D'une révélation, voire d'une épiphanie - le «I» en anglais («je» en français) s'écrivant toujours en majuscule - Michel Brûlé élabore une théorie selon laquelle ce «I» hypertrophié vouerait «irrémédiablement» la langue anglaise à l'impérialisme et à l'ethnocentrisme. Et pourtant, dans ce livre de Michel Brûlé, aux Éditions Michel Brûlé, qui s'est payé une immense pub à l'entrée du pont Jacques-Cartier, son «je» à lui pullule partout comme référence et argument. Exemple: «À la lumière de ce que je connais de l'histoire de l'humanité, je suis en mesure de dire que les Anglais et les États-Unis sont les peuples les plus bornés et les plus ethnocentriques qui furent! Rien de moins!»

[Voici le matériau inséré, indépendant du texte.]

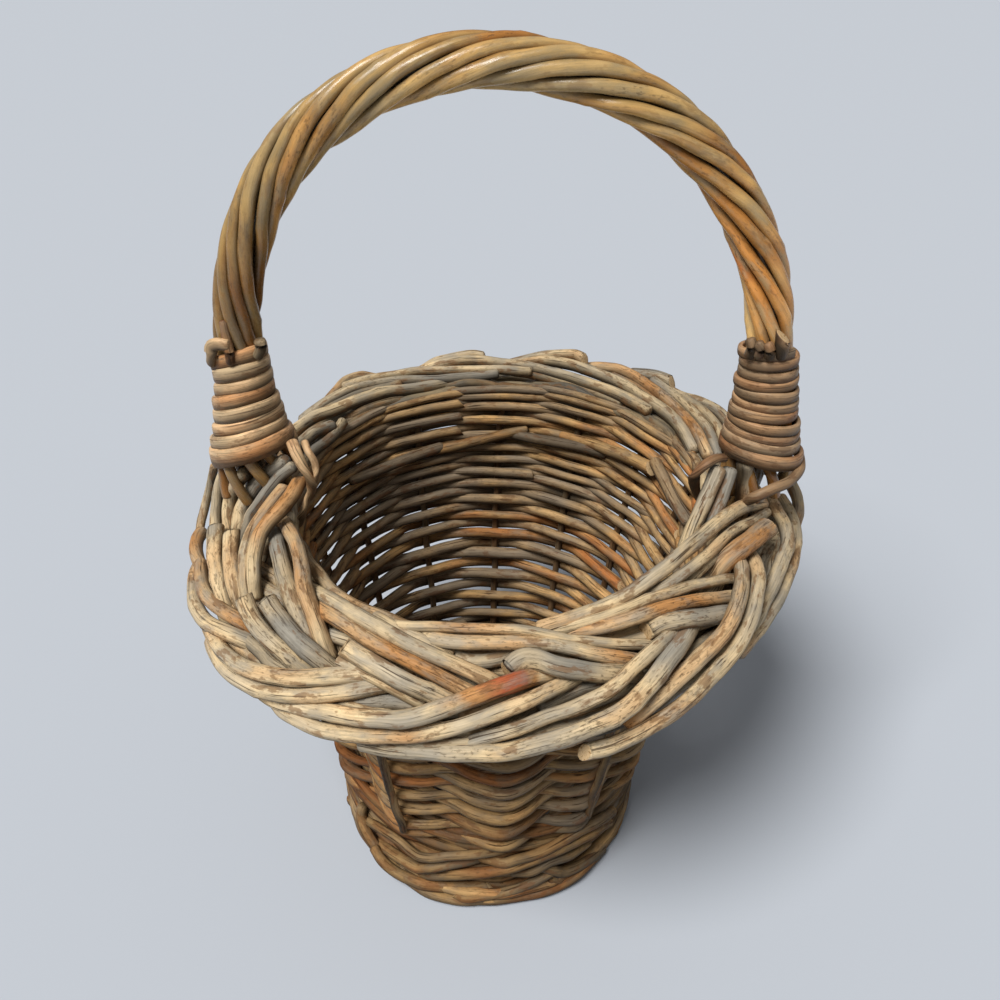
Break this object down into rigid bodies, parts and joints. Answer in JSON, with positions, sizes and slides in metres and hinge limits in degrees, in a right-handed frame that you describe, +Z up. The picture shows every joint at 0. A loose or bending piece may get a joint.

Rien de moins, en effet. Il nous enlève les mots de la bouche.

Michel Brûlé confond sûrement l'individualisme occidental, peut-être particulièrement exacerbé aux États-Unis, avec ce «I» dont il use pourtant à outrance en français, même si le «je» s'écrit en minuscules, sans jamais prendre conscience de l'énorme place qu'il prend dans son discours dénonçant l'Anglais, cet être inconscient de son arrogance parce que malade dans sa langue.

 

Ce qui est fascinant dans ce genre d'essai échevelé, qui part dans tous les sens, outre son enthousiasme - ça, on ne peut le lui reprocher - c'est la méthode. Nous sont balancés des statistiques, des résumés historiques, pigés ici et là dans d'autres essais ou des articles qu'on n'a pas lus, selon des études dont on ne peut mesurer l'importance; il est facile de se perdre pour le néophyte, et de se confirmer pour le converti. Il faut lire entre les lignes qu'il n'a pas écrites pour comprendre le message. Car Michel Brûlé va chercher à la rescousse une objectivité qu'il n'a manifestement pas.

Laideur

Rappelons qu'Anglaid, dans le jeu de mots du titre, veut prouver la laideur de la langue anglaise et, par ce fait même, la laideur de ceux qui la parlent. C'est écrit en toutes lettres: «L'anglais n'est pas une belle langue. Les États-Uniens et les Canadiens anglais le parlent comme un chien qui jappe, et les Britanniques, comme un serpent qui siffle.» Dans ce type de propagande haineuse par le passé, on a tenté de nous faire passer la laideur du Noir à sa couleur, la laideur du Juif à son nez et maintenant, ce serait la laideur de l'Anglo à sa langue? Mais existe-t-il vraiment une langue laide dans le monde? Sur quelles bases esthétiques est-ce prouvé?

Intrinsèquement mauvaise

Ce qu'il y a de fou dans la théorie de Michel Brûlé, c'est qu'il tente de démontrer que la langue anglaise serait intrinsèquement mauvaise - qu'elle contiendrait, dans ce «I», le germe du mal absolu, l'explication de sa domination actuelle et les abominations historiques qui ont été commises par ceux qui la parlent. Et on vous épargne les théories du complot disséminées ici et là (outre le 11 septembre, les États-Uniens auraient aussi mis la mélamine dans le lait des Chinois, tué Joplin et Hendrix...).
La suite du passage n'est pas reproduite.